> **Short exercise**:
Take the material and output all of it exactly.

> **Stored items from a collection**:

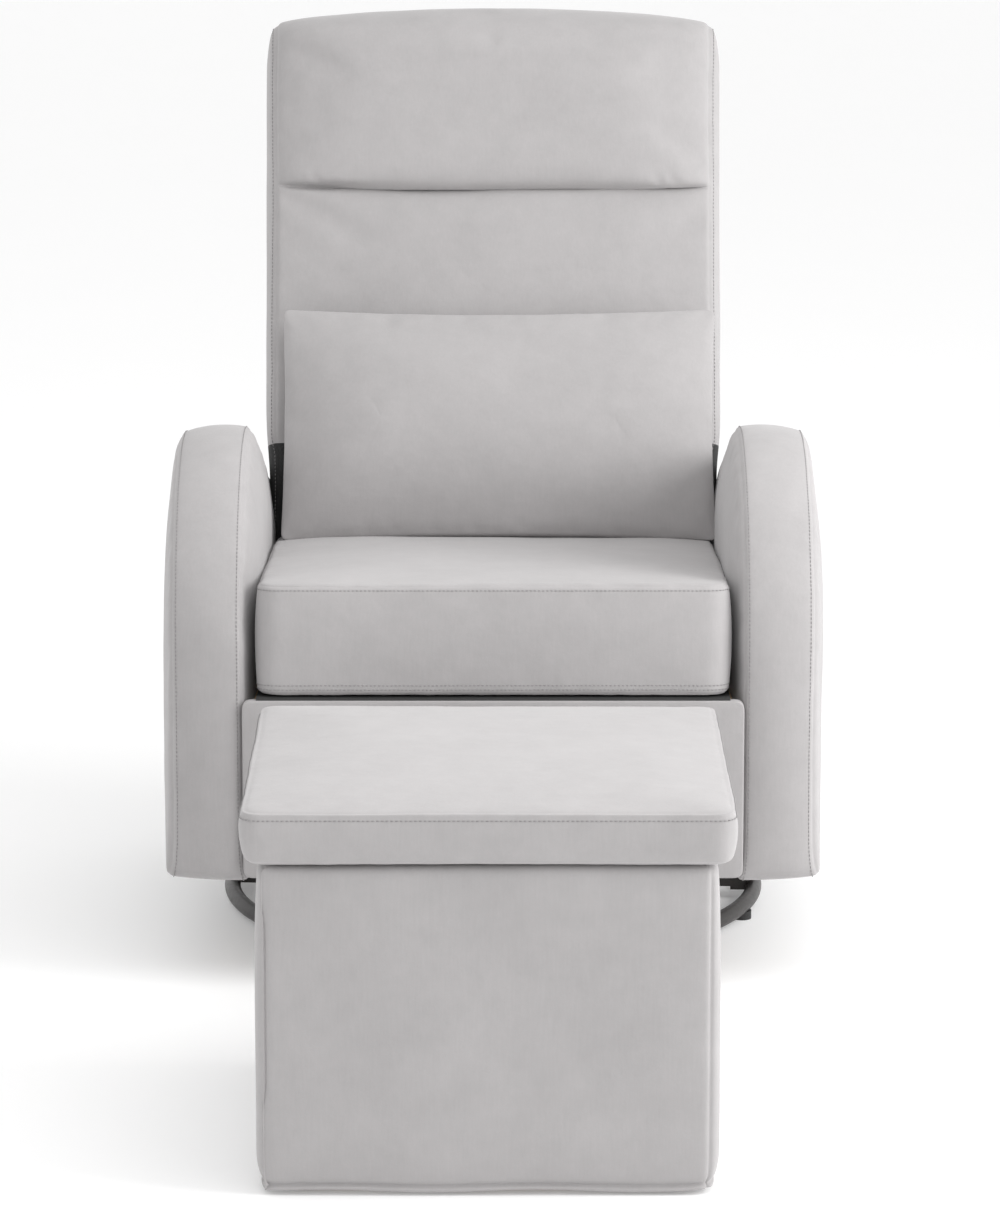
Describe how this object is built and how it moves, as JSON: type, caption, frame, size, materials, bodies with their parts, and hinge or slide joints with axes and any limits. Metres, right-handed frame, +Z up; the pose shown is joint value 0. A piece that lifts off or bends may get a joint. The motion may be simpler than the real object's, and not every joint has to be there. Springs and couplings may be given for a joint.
{
  "type": "glider nursery chair with ottoman",
  "caption": "Upholstered swivel glider chair on a steel ring base, with a loose seat cushion, a lumbar pillow and a storage ottoman with a hinged cushion lid.",
  "frame": {"origin": "on the floor under the middle of the bounding box of the chair and its ottoman", "axes": "+Z up, +Y to the rear of the chair, +X to the sitter's left"},
  "size_m": [0.737, 1.5287, 1.0382],
  "materials": {
    "velvet": "soft short-pile grey upholstery",
    "black_cloth": "woven black",
    "black_paint": "satin powder coat",
    "zinc_steel": "zinc plated",
    "ball_steel": "polished",
    "nylon": "natural",
    "black_plastic": "moulded",
    "plywood": "sanded"
  },
  "bodies": {
    "base": {"base_ring": "black_paint", "ring_feet": "black_plastic", "cross_bar_side": "black_paint", "cross_bars_fore_aft": "black_paint", "bar_gussets": "black_paint", "hub_plate": "black_paint", "kingpin": "zinc_steel", "kingpin_nut": "zinc_steel", "bearing_lower_race": "zinc_steel", "bearing_balls": "ball_steel", "bearing_cage": "nylon"},
    "swivel": {"bearing_upper_race": "zinc_steel", "swivel_plate": "black_paint", "kingpin_bush": "nylon", "crossmember_front": "black_paint", "crossmember_rear": "black_paint", "pivot_bracket_left": "black_paint", "pivot_bracket_right": "black_paint", "upper_pivot_bolts": "zinc_steel"},
    "front_links": {"link_front_left": "zinc_steel", "link_front_right": "zinc_steel", "front_link_bushes": "nylon"},
    "rear_links": {"link_rear_left": "zinc_steel", "link_rear_right": "zinc_steel", "rear_link_bushes": "nylon"},
    "chair": {"carriage_rail_left": "black_paint", "carriage_rail_right": "black_paint", "lower_pivot_bolts": "zinc_steel", "seat_front_rail": "plywood", "seat_rear_rail": "plywood", "seat_side_left": "plywood", "seat_side_right": "plywood", "seat_springs": "zinc_steel", "spring_clips": "zinc_steel", "deck_cloth": "black_cloth", "front_rail_cover": "velvet", "rear_rail_cover": "velvet", "arm_frame_left": "plywood", "arm_frame_right": "plywood", "arm_pad_left": "velvet", "arm_pad_right": "velvet", "back_posts": "plywood", "back_rails": "plywood", "back_webbing": "black_cloth", "back_pad": "velvet", "back_panel": "velvet", "back_brackets": "zinc_steel"},
    "seat_cushion": {"seat_cushion": "velvet"},
    "lumbar_pillow": {"lumbar_pillow": "velvet"},
    "ottoman": {"ottoman_cover": "velvet", "ottoman_end_boards": "plywood", "ottoman_side_boards": "plywood", "ottoman_floor": "plywood", "ottoman_feet": "black_plastic", "hinge_leaves_lower": "zinc_steel", "hinge_pins": "zinc_steel"},
    "ottoman_lid": {"hinge_leaves_upper": "zinc_steel", "lid_board": "plywood", "lid_cushion": "velvet"}
  },
  "joints": [
    {"name": "swivel_turn", "type": "hinge", "parent": "base", "child": "swivel", "pos_m": [0, 0.33267, 0], "axis": [0, 0, 1], "continuous": true},
    {"name": "glide", "type": "hinge", "parent": "swivel", "child": "front_links", "pos_m": [0, 0.19267, 0.245], "axis": [1, 0, 0], "range_deg": [-20, 20]},
    {"name": "chair_level", "type": "hinge", "parent": "front_links", "child": "chair", "pos_m": [0, 0.19267, 0.085], "axis": [1, 0, 0], "range_deg": [-20, 20]},
    {"name": "rear_swing", "type": "hinge", "parent": "swivel", "child": "rear_links", "pos_m": [0, 0.47267, 0.245], "axis": [1, 0, 0], "range_deg": [-20, 20]},
    {"name": "cushion_slide", "type": "slide", "parent": "chair", "child": "seat_cushion", "axis": [0, -0.9961, 0.0885], "range_m": [0, 0.1]},
    {"name": "pillow_lift", "type": "slide", "parent": "chair", "child": "lumbar_pillow", "axis": [0, -0.766, 0.6428], "range_m": [0, 0.25]},
    {"name": "ottoman_move", "type": "slide", "parent": "base", "child": "ottoman", "axis": [0, -1, 0], "range_m": [0, 0.4]},
    {"name": "lid_hinge", "type": "hinge", "parent": "ottoman", "child": "ottoman_lid", "pos_m": [0, -0.31833, 0.333], "axis": [-1, 0, 0], "range_deg": [0, 90]}
  ],
  "couplings": [
    {"joint": "chair_level", "follows": "glide", "ratio": -1},
    {"joint": "rear_swing", "follows": "glide", "ratio": 1}
  ]
}
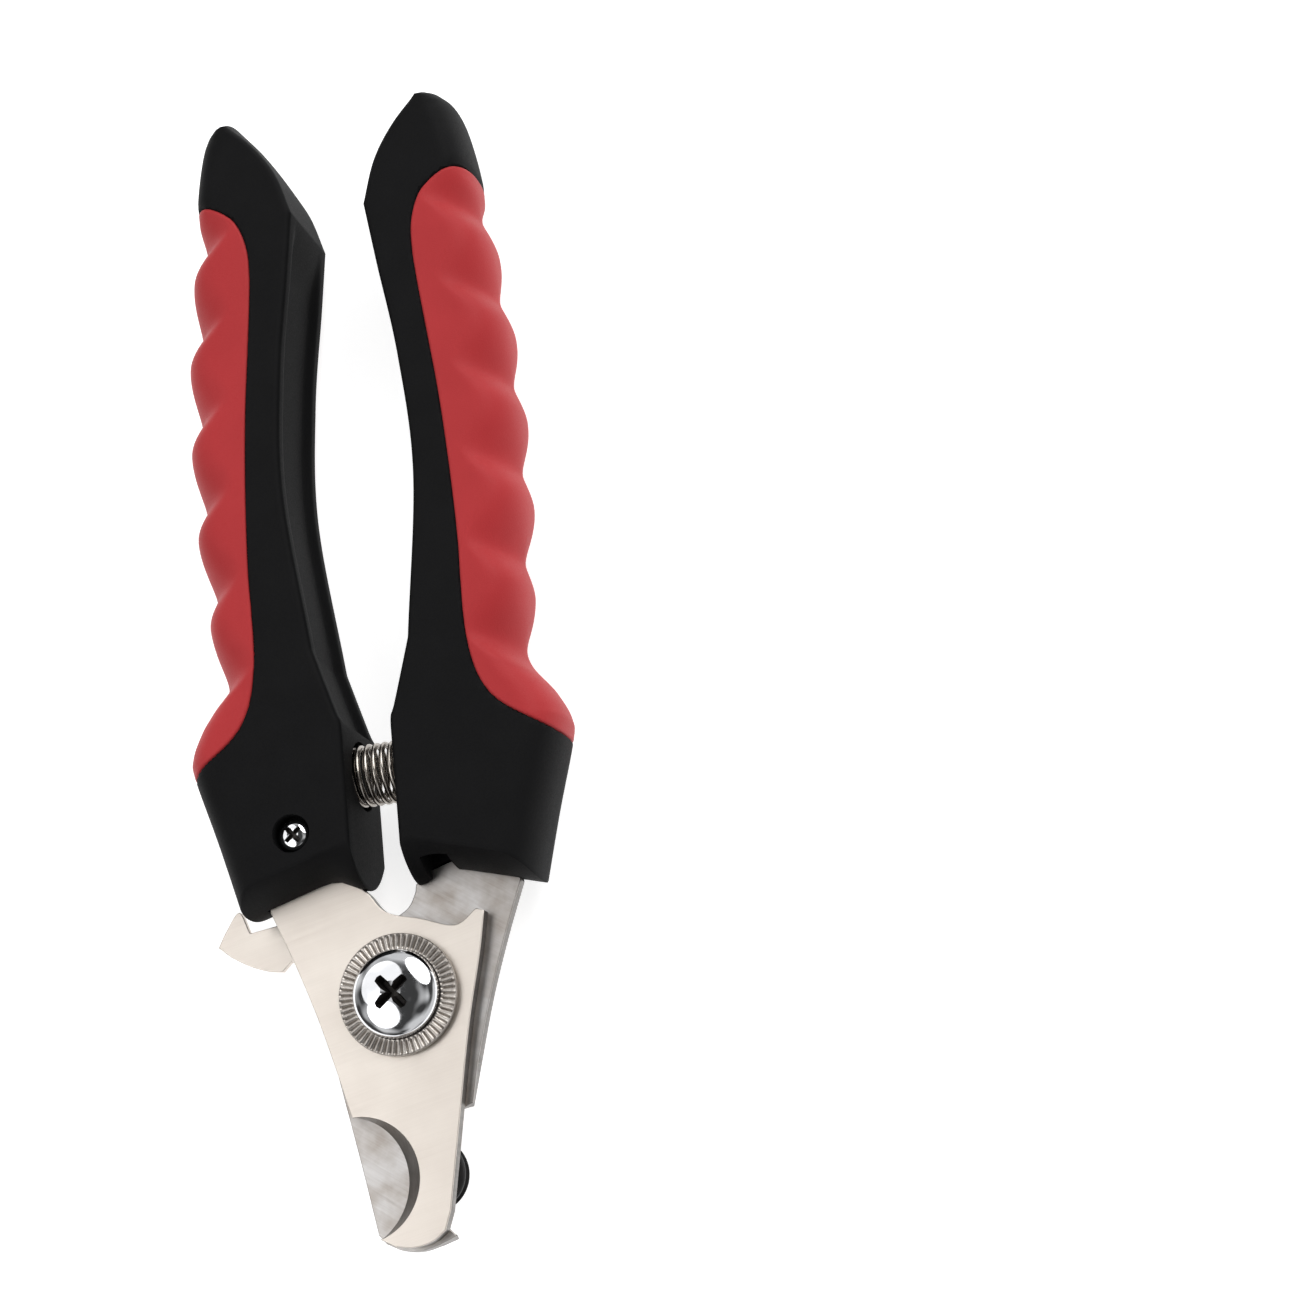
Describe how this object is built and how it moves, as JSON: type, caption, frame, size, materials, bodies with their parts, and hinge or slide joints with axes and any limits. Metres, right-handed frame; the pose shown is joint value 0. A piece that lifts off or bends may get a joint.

> **Result for this task**:
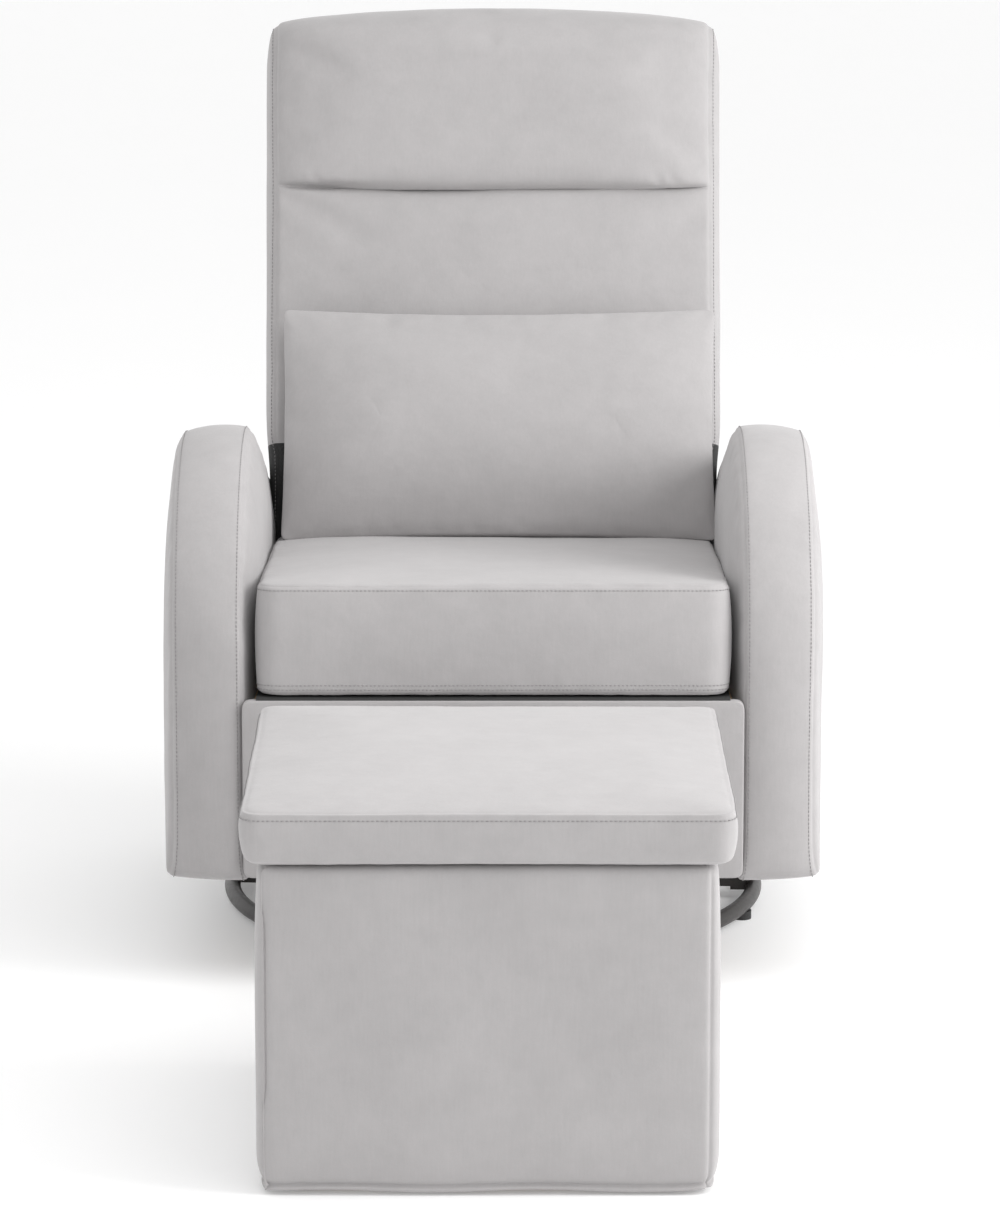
Describe how this object is built and how it moves, as JSON: type, caption, frame, size, materials, bodies with their parts, and hinge or slide joints with axes and any limits. Metres, right-handed frame, +Z up; the pose shown is joint value 0. A piece that lifts off or bends may get a joint. The motion may be simpler than the real object's, and not every joint has to be there. Springs and couplings may be given for a joint.
{
  "type": "glider nursery chair with ottoman",
  "caption": "Upholstered swivel glider chair on a steel ring base, with a loose seat cushion, a lumbar pillow and a storage ottoman with a hinged cushion lid.",
  "frame": {"origin": "on the floor under the middle of the bounding box of the chair and its ottoman", "axes": "+Z up, +Y to the rear of the chair, +X to the sitter's left"},
  "size_m": [0.737, 1.5287, 1.0382],
  "materials": {
    "velvet": "soft short-pile grey upholstery",
    "black_cloth": "woven black",
    "black_paint": "satin powder coat",
    "zinc_steel": "zinc plated",
    "ball_steel": "polished",
    "nylon": "natural",
    "black_plastic": "moulded",
    "plywood": "sanded"
  },
  "bodies": {
    "base": {"base_ring": "black_paint", "ring_feet": "black_plastic", "cross_bar_side": "black_paint", "cross_bars_fore_aft": "black_paint", "bar_gussets": "black_paint", "hub_plate": "black_paint", "kingpin": "zinc_steel", "kingpin_nut": "zinc_steel", "bearing_lower_race": "zinc_steel", "bearing_balls": "ball_steel", "bearing_cage": "nylon"},
    "swivel": {"bearing_upper_race": "zinc_steel", "swivel_plate": "black_paint", "kingpin_bush": "nylon", "crossmember_front": "black_paint", "crossmember_rear": "black_paint", "pivot_bracket_left": "black_paint", "pivot_bracket_right": "black_paint", "upper_pivot_bolts": "zinc_steel"},
    "front_links": {"link_front_left": "zinc_steel", "link_front_right": "zinc_steel", "front_link_bushes": "nylon"},
    "rear_links": {"link_rear_left": "zinc_steel", "link_rear_right": "zinc_steel", "rear_link_bushes": "nylon"},
    "chair": {"carriage_rail_left": "black_paint", "carriage_rail_right": "black_paint", "lower_pivot_bolts": "zinc_steel", "seat_front_rail": "plywood", "seat_rear_rail": "plywood", "seat_side_left": "plywood", "seat_side_right": "plywood", "seat_springs": "zinc_steel", "spring_clips": "zinc_steel", "deck_cloth": "black_cloth", "front_rail_cover": "velvet", "rear_rail_cover": "velvet", "arm_frame_left": "plywood", "arm_frame_right": "plywood", "arm_pad_left": "velvet", "arm_pad_right": "velvet", "back_posts": "plywood", "back_rails": "plywood", "back_webbing": "black_cloth", "back_pad": "velvet", "back_panel": "velvet", "back_brackets": "zinc_steel"},
    "seat_cushion": {"seat_cushion": "velvet"},
    "lumbar_pillow": {"lumbar_pillow": "velvet"},
    "ottoman": {"ottoman_cover": "velvet", "ottoman_end_boards": "plywood", "ottoman_side_boards": "plywood", "ottoman_floor": "plywood", "ottoman_feet": "black_plastic", "hinge_leaves_lower": "zinc_steel", "hinge_pins": "zinc_steel"},
    "ottoman_lid": {"hinge_leaves_upper": "zinc_steel", "lid_board": "plywood", "lid_cushion": "velvet"}
  },
  "joints": [
    {"name": "swivel_turn", "type": "hinge", "parent": "base", "child": "swivel", "pos_m": [0, 0.33267, 0], "axis": [0, 0, 1], "continuous": true},
    {"name": "glide", "type": "hinge", "parent": "swivel", "child": "front_links", "pos_m": [0, 0.19267, 0.245], "axis": [1, 0, 0], "range_deg": [-20, 20]},
    {"name": "chair_level", "type": "hinge", "parent": "front_links", "child": "chair", "pos_m": [0, 0.19267, 0.085], "axis": [1, 0, 0], "range_deg": [-20, 20]},
    {"name": "rear_swing", "type": "hinge", "parent": "swivel", "child": "rear_links", "pos_m": [0, 0.47267, 0.245], "axis": [1, 0, 0], "range_deg": [-20, 20]},
    {"name": "cushion_slide", "type": "slide", "parent": "chair", "child": "seat_cushion", "axis": [0, -0.9961, 0.0885], "range_m": [0, 0.1]},
    {"name": "pillow_lift", "type": "slide", "parent": "chair", "child": "lumbar_pillow", "axis": [0, -0.766, 0.6428], "range_m": [0, 0.25]},
    {"name": "ottoman_move", "type": "slide", "parent": "base", "child": "ottoman", "axis": [0, -1, 0], "range_m": [0, 0.4]},
    {"name": "lid_hinge", "type": "hinge", "parent": "ottoman", "child": "ottoman_lid", "pos_m": [0, -0.31833, 0.333], "axis": [-1, 0, 0], "range_deg": [0, 90]}
  ],
  "couplings": [
    {"joint": "chair_level", "follows": "glide", "ratio": -1},
    {"joint": "rear_swing", "follows": "glide", "ratio": 1}
  ]
}
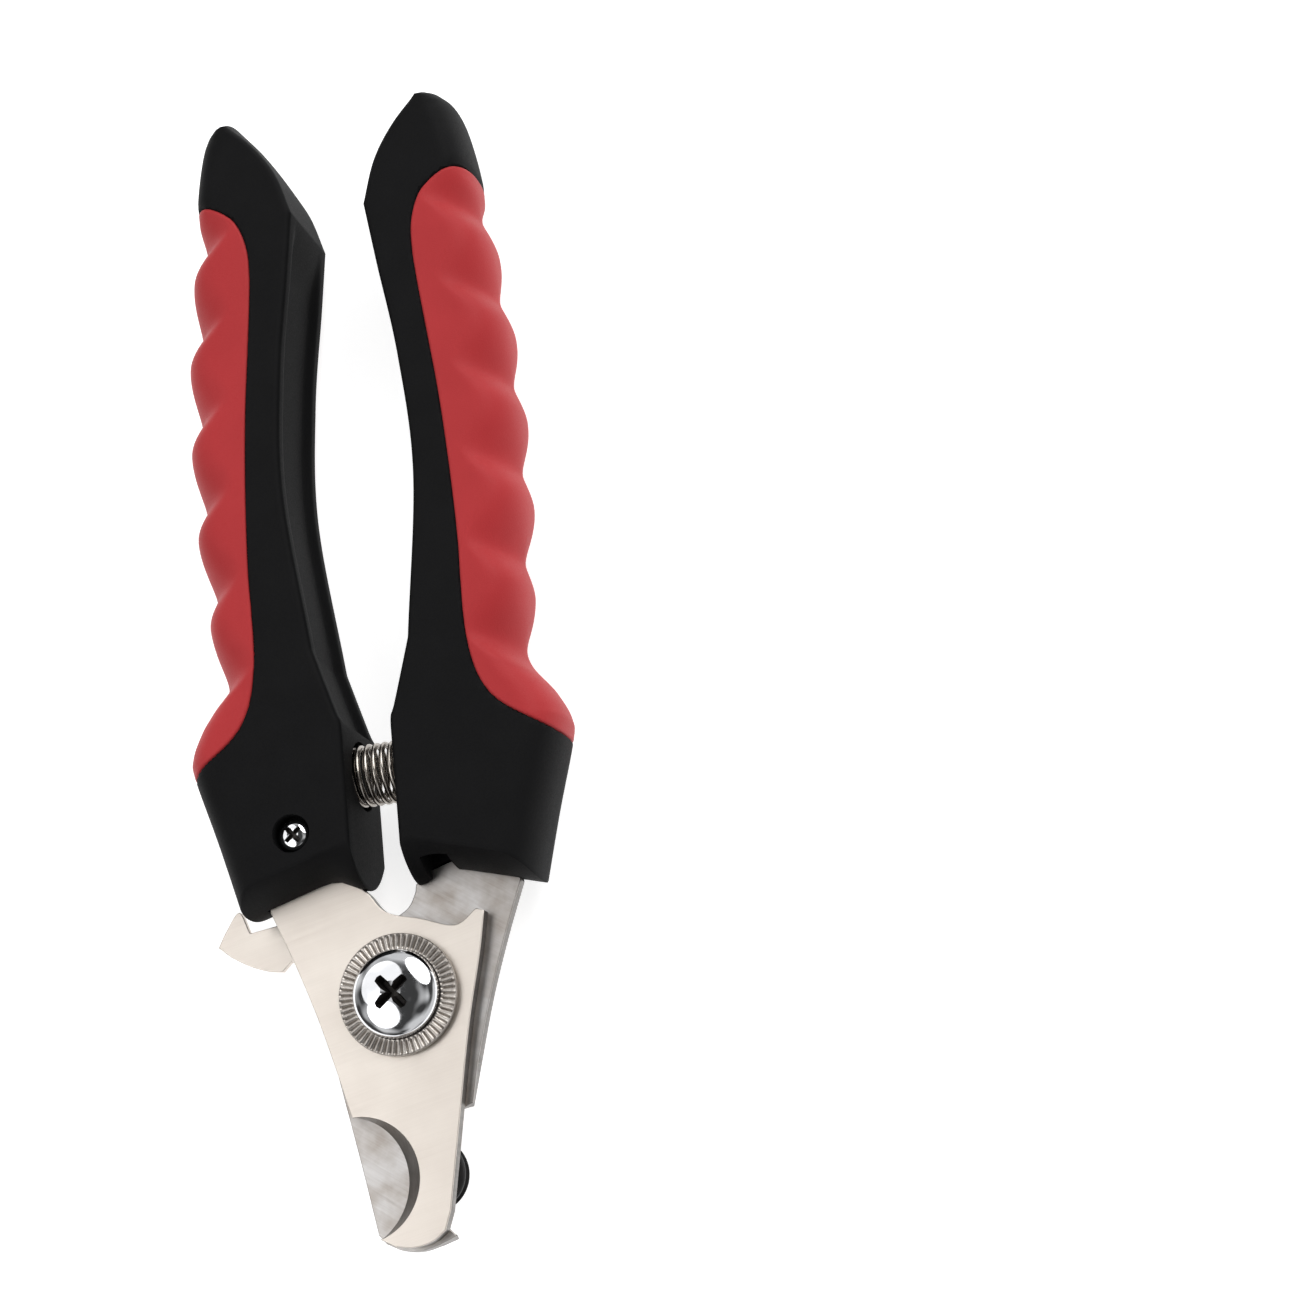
Describe how this object is built and how it moves, as JSON: type, caption, frame, size, materials, bodies with their parts, and hinge or slide joints with axes and any limits. Metres, right-handed frame; the pose shown is joint value 0. A piece that lifts off or bends may get a joint.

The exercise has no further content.